Feedback is crucial for any individual or organizational success. Only when you are humbled can you grow. When you ask for feedback, you enable yourself to grow in those areas you’re completely unaware of but areas others’ notice. If you receive the same feedback from several different individuals, that is the area where the focus ought to be.

Meditation and prayer.
It has been commonly shown that meditation grows your awareness. When a population of monks who had mediated for 10,000-50,000 hours were tested by neuro scientists, they were shown to have a very active frontal lobe. Their ability to focus was extraordinary. In contrast, when a group of randomly selected individuals was chosen to do the same experiment, focusing seemed to be very difficult. For those who have meditated or begun to meditate, you may have a similar experience. I know I have. Meditation needs to become routine before any real effects are sustained. Likewise, prayer is a great tool to use to get in touch with who you are and open up windows of awareness.

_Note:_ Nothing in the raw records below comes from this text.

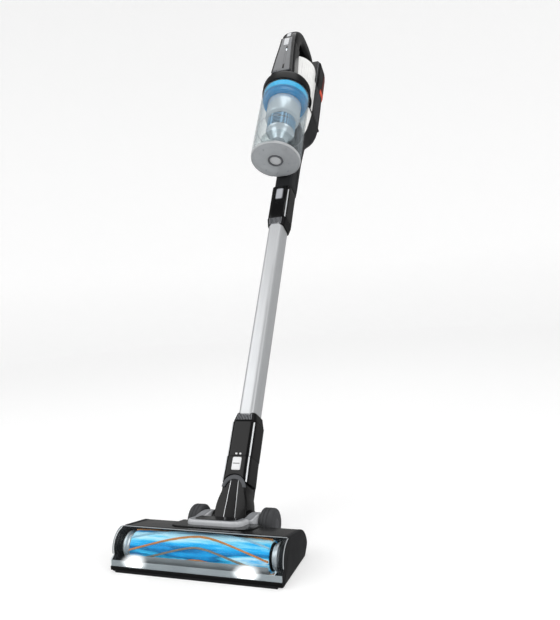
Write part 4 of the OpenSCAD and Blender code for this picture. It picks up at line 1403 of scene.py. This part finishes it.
@dataclass
class HandUnit:
    """Motor shell, cowl, duct and handle, with the controls on the handle's front.

    Attributes:
        nodes: The frame's CAD nodes.
        shell_r: Radius of the white shell.
        shell_v: v of the shell's axis.
        shell_s: Lower and upper end of the shell along the stick.
        cowl: Half width of the cowl.
    """

    nodes: dict[str, bpy.types.Object]
    shell_r: float = 46.0
    shell_v: float = -34.0
    shell_s: tuple[float, float] = (936.0, 1036.0)
    cowl: float = 36.0

    def duct(self) -> None:
        """Duct behind the bin, from the wand's socket up to the collar, and the bin's release pad on it."""
        side = rounded([(-14, 689.4, 1), (28, 689.4, 4), (31, 713, 10), (32.4, 794, 34), (43, 856, 26), (52, 873, 8),
                        (52, 929.7, 0.5), (-13.4, 929.7, 0.5), (-13.5, 734, 3), (-14, 730, 2)], steps=12)
        build("duct_housing", [slab(side, -19, 19, 6, 6, stick, 8)], [COWL_GREY], "hand_unit",
              ["duct_housing"])
        pad = oblong(-7.9, 7.9, 770, 810, 3)
        build("bin_release", [slab(pad, 18, 21.5, 0.1, 1.4)], [MATT_BLACK], "bin_button",
              ["bin_release"])

    def collar(self) -> None:
        """Black ring over the bin's top, with the deck behind it."""
        ring = turned([(50.9, 909.4), (51.4, 909.0), (53.4, 909.0), (54.1, 909.8), (54.2, 911.5), (54.2, 926),
                       (53.2, 931), (50.6, 935.6), (49, 936), (27, 936), (27, 930.2), (50.9, 930.2)],
                      Axis.STICK, (0, -68), 128, closed=True)
        deck = [[-self.cowl, 0], [-self.cowl, 69], [self.cowl, 69], [self.cowl, 0]]
        base = np.vstack([arc((0, self.shell_v), self.shell_r, 40, -220, 60), deck])
        build("collar_deck", [ring, slab(base, 930.2, 936, 0.6, 0.4, from_above)], [SATIN_BLACK], "hand_unit",
              ["collar_deck"])

    def shell(self) -> None:
        """White shell with a groove and fine ribs that run along the stick, and the apron below it."""
        mid, r = self.shell_v, self.shell_r
        turn = math.degrees(math.acos(self.cowl / r))
        front = arc((0, mid), r, turn, -180 - turn, 420)
        outline = np.vstack([[[self.cowl, 7.8]], front, [[-self.cowl, 7.8]]])

        def ribbed(t: np.ndarray, x: np.ndarray, v: np.ndarray) -> tuple[np.ndarray, np.ndarray]:
            """Presses nine grooves in each side: depth = 1 mm, 1.8 at the last, times a cosine cubed."""
            angle = np.degrees(np.arctan2(v - mid, np.abs(x)))
            band = (angle < 16) & (angle > -56)
            groove = np.clip(np.cos(2 * np.pi * (angle - 12) / 8), 0, 1) ** 3
            deep = np.where(np.abs(angle - 12) < 3.2, 1.8, 1.0)
            fade = np.clip(t / 0.08, 0, 1) * np.clip((0.93 - t) / 0.1, 0, 1)
            k = 1 - np.where(band, groove * deep * fade, 0) / r
            return x * k, mid + (v - mid) * k

        build("white_shell", [pillar(outline, *self.shell_s, 0.6, 5, 40, ribbed)], [WHITE], "hand_unit",
              ["white_shell"], sharp=50)

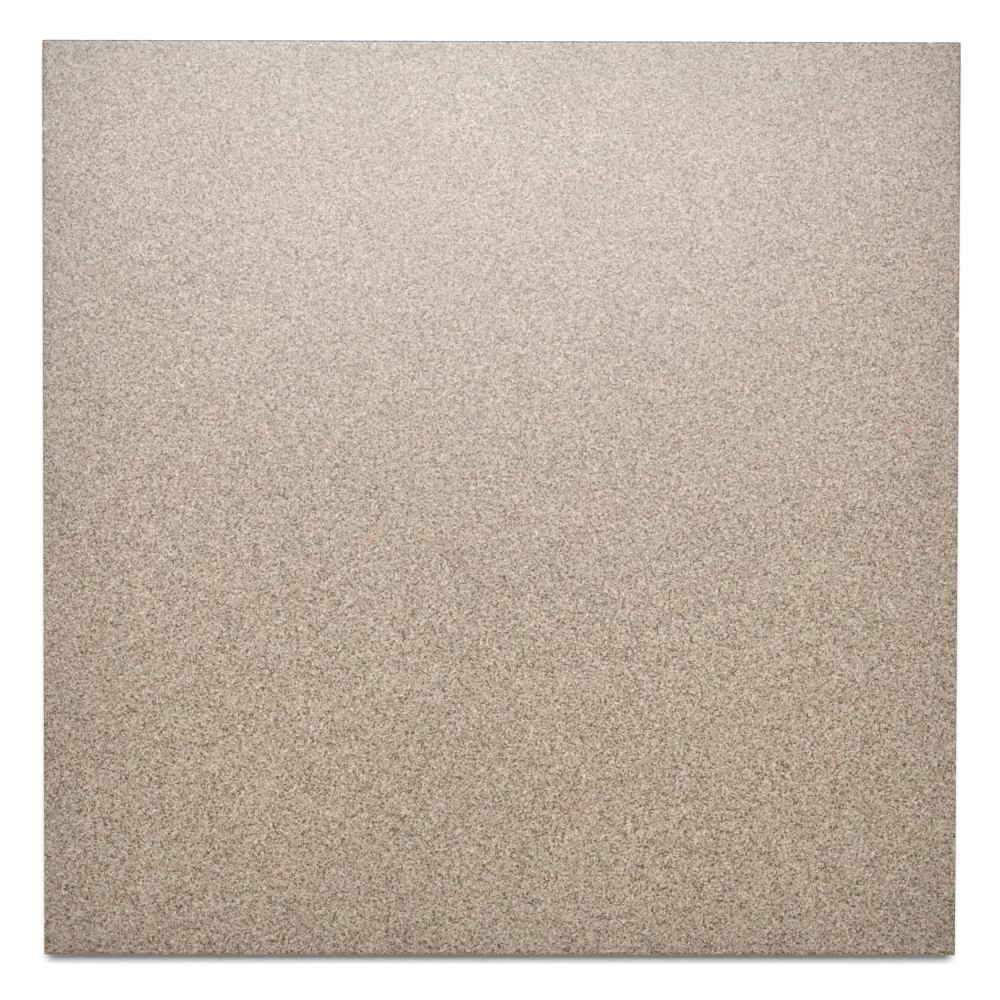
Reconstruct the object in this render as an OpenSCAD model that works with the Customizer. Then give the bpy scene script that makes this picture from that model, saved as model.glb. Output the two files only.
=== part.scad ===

Use these tools in your own life and see how effective they are.  If they don’t work, discard them. Find what works best for you. If you do find something that is beneficial to you, please comment your revelations.
May you start to become the observer of your life, may you grow in your awareness of yourself, and may you start to make the great changes you want in your life. 

 Quotes about Awareness

The first step toward change is awareness.
Nathaniel Branden

Awareness is the greatest agent for change.
Eckhart Tolle

Awareness is like the sun. When it shines on things, they are transformed.
Thich Nhat Hanh

The key to growth is the introduction of higher dimensions of consciousness into our awareness.
Lao Tzu

What is necessary to change a person is to change his awareness of himself.
Abraham Maslow

What I am looking for is not out there, it is in me.
Helen Keller

I think self-awareness is probably the most important thing towards being a champion.
Billie Jean King

Without self-awareness we are as babies in the cradles.